Adriana: O ordenamento obedeceu na época uma característica de relevo. Nós temos um relevo complicado na Ilha. Temos diversos ecossistemas frágeis, mangues, a cadeia de morros que a gente tem em todo o centro da Ilha fez com que as ocupações fossem muito dispersas, muitos espalhadas. Se fosse uma área plana, seria historicamente mais fácil crescer. Mas não houve uma preparação. Foi utilizada a estrutura inicial, destinada a poucas pessoas, como uma estrutura definitiva e tudo foi construído em cima dessa estrutura. Então a solução não é aumentar a estrutura só para carros, mas aumentar a estrutura principalmente do transporte público. Outro ponto que agrava é a atratividade das praias, um fator que levou a cidade a crescer tão espalhada. Há várias localidades muitos distantes entre si, que demandam longos deslocamentos das pessoas pela Ilha. É preciso rever, inclusive, a questão do mercado imobiliário, que deixa os preços muitos altos e impede as pessoas de morarem próximas ao trabalho por exemplo.
Como você avalia, de modo geral, a mobilidade urbana de Florianópolis?
Adriana: A gente deveria repensar muito a questão do transporte coletivo. Não adianta a gente ampliar a estrutura para carros. Quanto mais a gente amplia, mais carros têm. Quando mais você amplia a estrutura voltada ao transporte individual, mais as pessoas continuam optando pelo carro porque elas demoram muito para ir com o ônibus, que é caro, pois nós não temos uma tarifa muito convidativa. Mesmo as novas tecnologias, como o Uber, é maravilhoso para quem precisa, mas continua sendo um transporte individual. Assim, as pessoas acabam sendo incentivadas a não utilizar o transporte público. Primeiro a gente deveria repensar essa questão do transporte público e também repensar essa questão do uso e ocupação do solo com o Plano Diretor e rever as nossas estruturas para tentar reduzir um pouco os gargalos que a gente têm em pontos específicos, nas vias de ligação, que congestionam em determinados horários.

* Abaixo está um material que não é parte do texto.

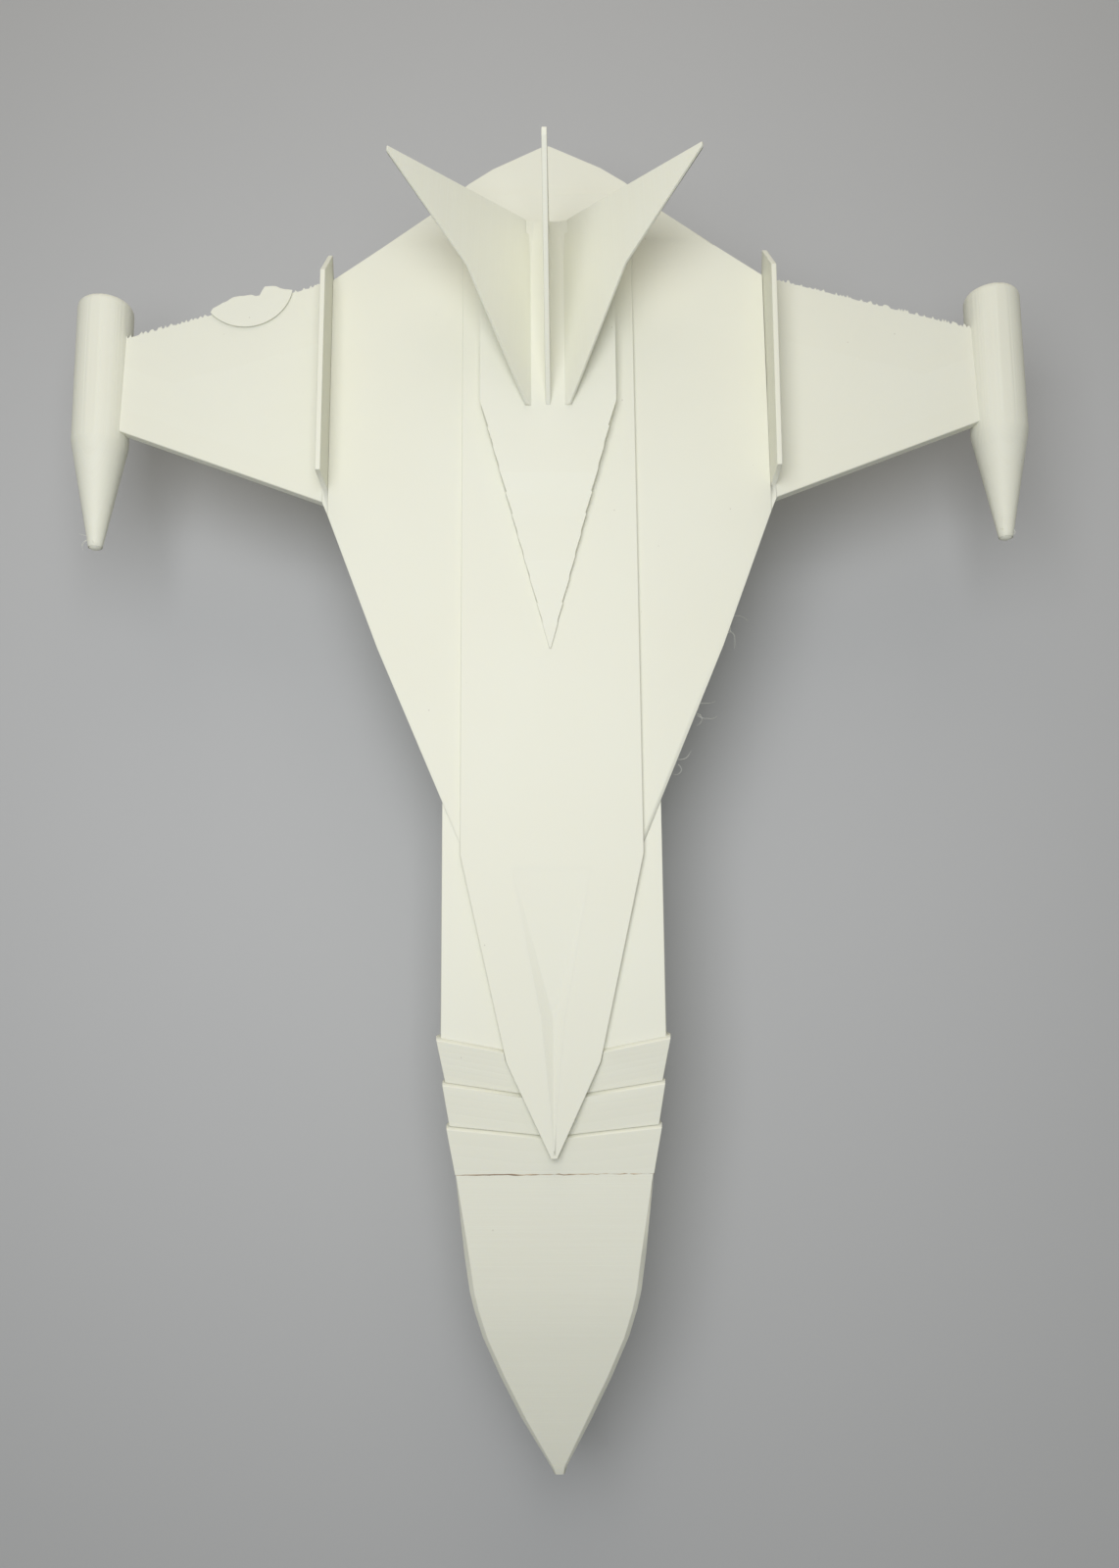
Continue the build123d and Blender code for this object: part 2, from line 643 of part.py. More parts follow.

Uma legislação voltada à restrição da circulação de caminhões em determinados períodos seria uma alternativa viável para lidar com esse problema?
Adriana: O caminhão tombou às 5 horas da manhã, então independentemente de se fazer restrição de horários ele teria que entrar em algum horário. Talvez pensar em tamanhos de caminhão ou coisas nesse sentido. Acho que sim, é uma das alternativas, assim como investir em um plano de contingência, mas nada é resolvido com uma única opção, é preciso atacar várias frentes e essa pode ser uma solução para determinados problemas em determinados locais e horários, mas não é a única solução. Fazendo isso não vai resolver o problema do congestionamento. Ao parar no congestionamento é possível perceber que são poucos caminhões que transitam. O problema realmente é o volume de carros.